Supposedly, I “hacked” into teleconferences although I was blocked from doing that by the service hosting the calls. “Hacking” means invading private telephone calls, not listening to newsworthy teleconferences involving a potential audience of 500 or more that should be open to all PR people.

The block did not work. There was no need for me to personally audit the calls. Members gave the O’Dwyer Co. extensive coverage of at least a dozen PRS teleconferences including the one Sept. 14 where leaders threatened to cancel the in-person Assembly if a $30 dues hike was not passed.

Another “crime” I supposedly committed was investigating the minor children of leaders.

Mike Cherenson, 2009 chair, mentioned his three children (9, 7 and 4) in interviews with other PR media, as well as his twin sister and his father, and otherwise portrayed himself as a model father and husband, telling how he helped to form a lacrosse league in New Jersey.

When I asked him why he never mentioned his wife, Gail, whom I met once at a PRS conference, he claimed I was harassing him. The children were not mentioned in any stories.

The biography of Rosanna Fiske, 2011 chair, mentions her famous photographer father. Her application for nomination for chair mentioned she had donated a sum of money to the school.

When I asked Fiske in an e-mail the name of her father and how much she donated, I got hit with charges of harassment-- that I sought “information about her personal finances, family (grandfather, father and minor children) and maiden name.” Harassment is a crime punishable by jail and fines.
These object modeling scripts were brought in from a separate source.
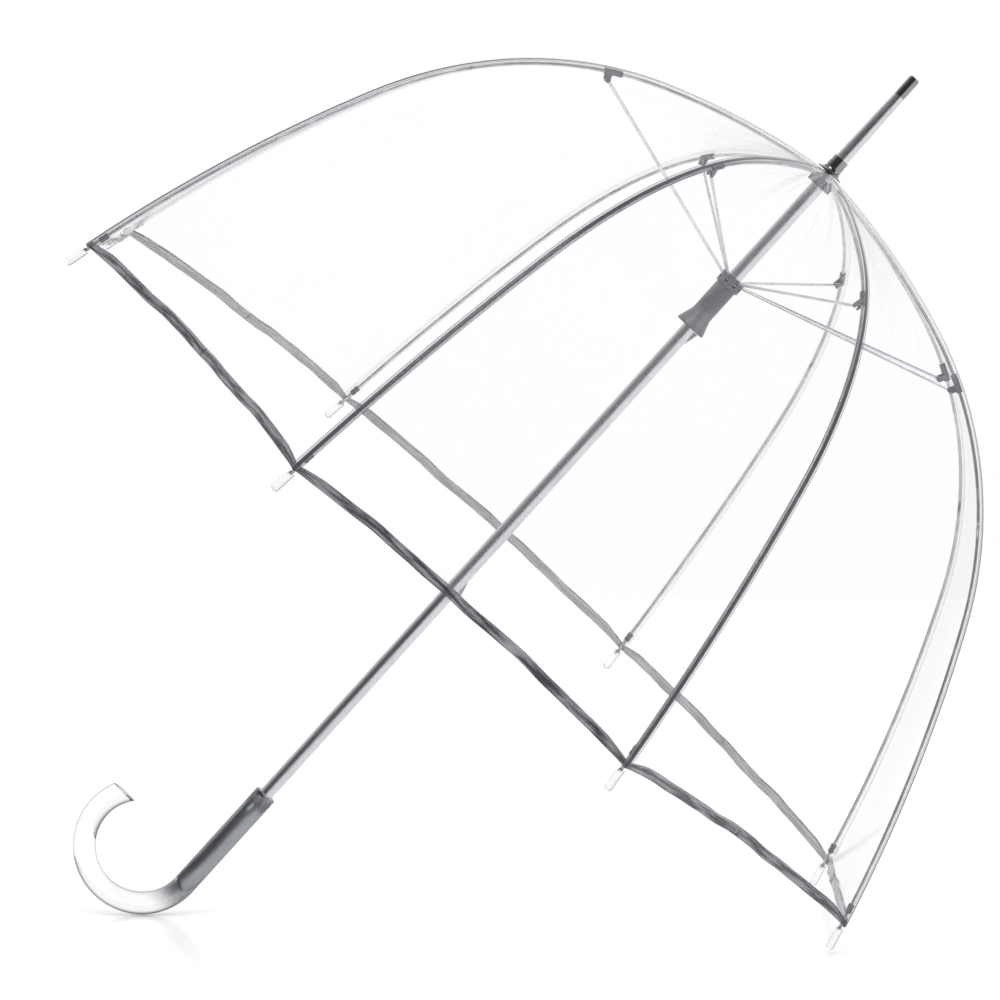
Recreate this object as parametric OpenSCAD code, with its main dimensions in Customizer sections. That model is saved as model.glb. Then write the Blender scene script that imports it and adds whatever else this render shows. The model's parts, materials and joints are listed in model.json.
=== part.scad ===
// Clear bubble umbrella, open, with its shaft upright and its handle down.
// The origin is on the shaft's axis, at the middle of the handle's straight grip.
// Each rib is drawn in its own half plane as [radius, depth below the canopy's top].

/* [Ribs] */
// Number of ribs and canopy panels
rib_count = 8; // [6:1:8]
// Slope of a rib where it leaves the crown, in degrees below level
rib_slope = 6.4; // [4:0.1:9]
// Length of the stretch beside the crown
root_len = 150; // [125:1:180]
// Turn of that stretch, in degrees
root_turn = 12.6; // [10:0.1:15]
// Length of the shoulder stretch that carries the stretcher clip
shoulder_len = 64; // [56:1:76]
// Turn of the shoulder stretch, in degrees
shoulder_turn = 11.4; // [9.5:0.1:13.6]
// Length of the knee, where a rib turns down most
knee_len = 180; // [150:1:216]
// Turn of the knee, in degrees
knee_turn = 32.5; // [27:0.1:38]
// Length of the skirt stretch, from the knee to the hem
skirt_len = 255; // [212:1:306]
// Turn of the skirt stretch, in degrees
skirt_turn = 12.0; // [10:0.1:15]
// Diameter of a rib's rod
rib_d = 2.8; // [2.4:0.1:3.2]

/* [Crown, stretchers and runner] */
// Radius of the wire rings that the ribs and the stretchers turn on
ring_r = 8.5; // [8:0.1:10.2]
// Diameter of those wires
wire_d = 1.0; // [0.8:0.1:1.2]
// Distance along the rib from its start to its stretcher clip
clip_at = 200; // [167:1:204]
// Distance from the rib's centre in to the stretcher's pin
clip_drop = 6.4; // [5.8:0.1:7.6]
// Length of the clip's body
clip_len = 22; // [16:1:26]
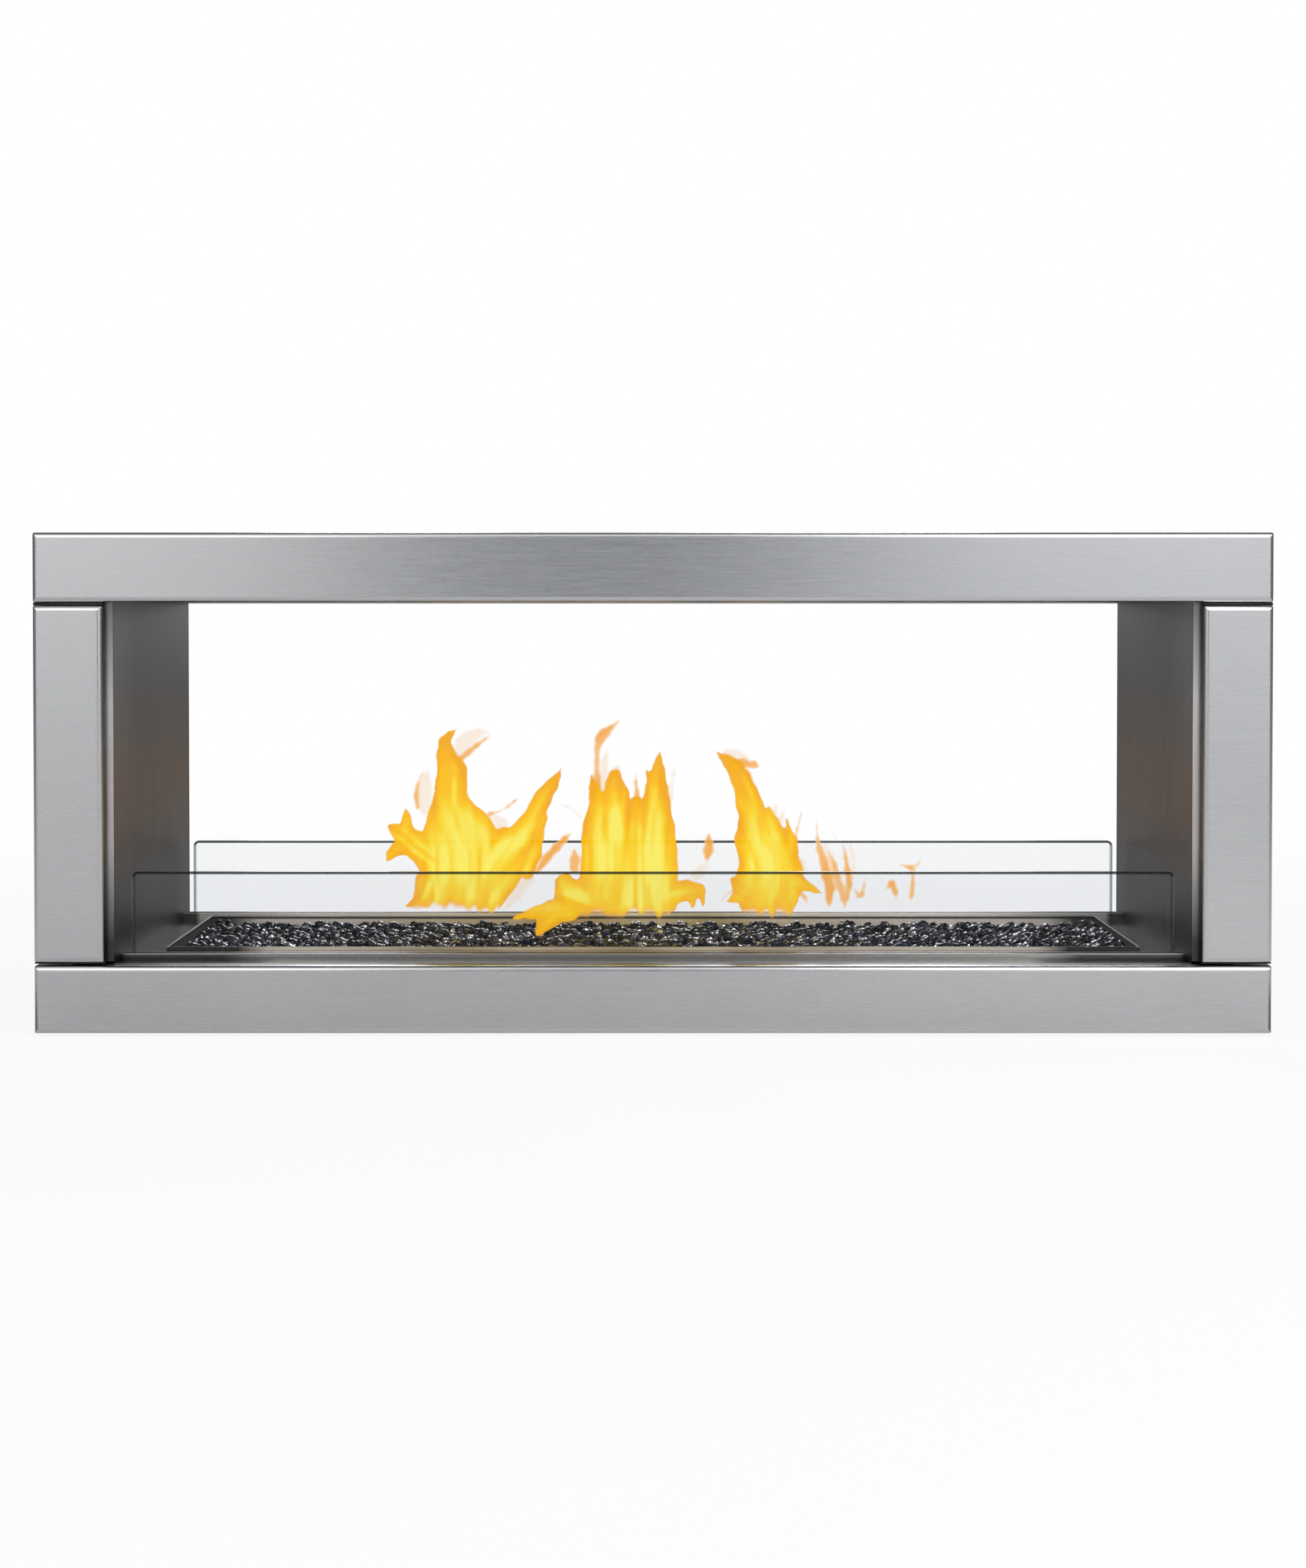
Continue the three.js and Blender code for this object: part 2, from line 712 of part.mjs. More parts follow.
function orifice() {
  const tip = holderLeft - orificeLength;
  const hexFrom = holderLeft - orificeHexLength;
  const nozzle = turned([
    [0, tip], [orificeRadius, tip], [orificeRadius, hexFrom], [orificeHexRadius, hexFrom],
    [orificeHexRadius, holderLeft], [0, holderLeft],
  ], 'x', pipeSides / 2);
  nozzle.translate(0, 0, burnerZ);
  piece('gas_orifice', nozzle, brass);
  const half = holderSize / 2;
  const holder = block(holderLeft, holderLeft + holderSize, -half, half, burnerZ - half, burnerZ + half);
  piece('orifice_holder', holder, brass);
  const run = outletEnd - valveRear;
  piece('manifold_tube', tubeAlong([
    [outletX, outletEnd + fitGap, controlHeight],
    [outletX, outletEnd + 2 * run, controlHeight],
    [holderLeft + half, -half - 2 * run, burnerZ],
    [holderLeft + half, -half - fitGap, burnerZ],
  ], manifoldRadius), aluminiumTube);
}

function supplyLine() {
  const outside = -(casingHalf + inletReach);
  const inside = -casingInner + inletInside;
  const hexEnd = -casingHalf - fitGap;
  const fitting = join(
    turned([
      [pipeBore, outside], [pipeRadius, outside], [pipeRadius, inside],
      [pipeBore, inside], [pipeBore, outside],
    ], 'x', pipeSides),
    turned([
      [pipeBore, hexEnd - inletHexLength], [inletHexRadius, hexEnd - inletHexLength],
      [inletHexRadius, hexEnd], [pipeBore, hexEnd], [pipeBore, hexEnd - inletHexLength],
    ], 'x', pipeSides),
  );
  piece('inlet_fitting', fitting, brass, [0, pipeY, pipeHeight]);
  const shutoffLeft = shutoffRight - shutoffLength;
  const tube = turned([
    [pipeBore, inside + fitGap], [pipeRadius, inside + fitGap], [pipeRadius, shutoffLeft - fitGap],
    [pipeBore, shutoffLeft - fitGap], [pipeBore, inside + fitGap],
  ], 'x', pipeSides);
  piece('supply_tube', tube, galvanised, [0, pipeY, pipeHeight]);
}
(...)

Cherenson and Fiske are the ones who bought up these subjects, not me.

New Pressures on Journalism


Journalists are already under enough pressures without PRS telling its 31,000 regular and student members that the way to deal with critical reporters is to ban them and then defame them.

Newspaper ad revenues sank from $49.4 billion in 2005 (after being $40B+ since 1997) to $25.8B in 2010, a decline of $24.6 billion, according to the Newspaper Assn. of America. National ads fell from $8B to $4.2B; classified from $16.6B to $5.6B and retail ads from $22B to $12.9B. Web ads are up to $3B from $1.54B but that’s still small potatoes.

The $24.6B decline represents a lot of editorial posts. Had newspapers maintained their $49B ad sales rate since 2004, they would have had $62B more in revenues.

Circulation peaked at 62 million in 1990 and was 46.8 million in 2009.

Some PR pros are exultant at the decline in traditional media, almost giddy that then can now contact consumers directly without pesky reporters being in the way.

It is Not a Crime to Cover PRS


A Bill of Rights is needed for reporters covering PRS.

The Society must stop charging any of them with crimes such as “hacking,” “harassment,” “eavesdropping.” “invasion of privacy,” “falsely characterizing professional credentials,” or “interfering with the employment and educational relationships of leaders.”

It must abandon the claim that it’s “private” because if it were private it would not have to file public 990 financial forms with the IRS. It also cannot be private when its slogan is “Advancing the Profession and the Professional.” It can’t claim to speak for the entire industry but only be answerable to itself.

Reporters should be able to join PRS and have access to all activities and reports. Blocking access to financial documents in the “Newsroom” must be stopped.

The Assembly and sessions at the national conference should be open to reporters from established media. No meals need be provided.

The restrictive “Media Policy” in the Newsroom must be removed. Demanding that all press contacts with members and officers be cleared with Yann or his staff flies in the face of the Society’s promise to advance the free flow of information. PRS must stop trying to limit what is “information” and adopt the legal standard of truth, i.e., “the truth, the whole truth, and nothing but the truth.”

Yann and his staff should respond to all questions by reporters or members and abandon the policy of non-response.

Transcripts of the Assembly should be reinstituted so what goes on each year at PRS’s governing body can be studied by members, the press and PR academics.

Attention of J Groups, Individuals South


This website is asking the following journalist groups and prominent journalists to take a look at the PRS boycott and assess its effect on press/PR dealings nationwide.
--Society of Professional Journalists, John Ensslin, president
--ProPublica, Paul Steiger, editor-in-chief
--Assn. for Education in Journalism and Mass Comms., Linda Steiner Univ. of Maryland, president
--Project for Excellence in Journalism, Pew Center, Tom Rosenstiel, director
--Committee of Concerned Journalists, Bill Kovach, chair; Tom Rosenstiel, vice chair
--Poynter Institute, Karen Dunlap, president
--Committee to Protect Journalists, Sandra Mims Rowe, chairwoman, journalism ethics professor, Arizona State Univ.
--Reporters Committee for Freedom of the Press, John Henry, chair, former news editor, AP; Lucy Dalglish, executive dir.
--John S. and James L. Knight Foundation, funders of Committee of Concerned Journalists, Alberto Ibarguen, president/CEO
--Donald W. Reynolds Journalism Institute, Univ. of Missouri, Dean Mills, advisor
--Ethics and Excellence in Journalism Foundation, Oklahoma City, Nancy Hodgkinson, senior program officer
--Boston University, William McKeen, chair, Dept. of Journalism; T. Barton Carter, chair, Dept. of Mass. Comm.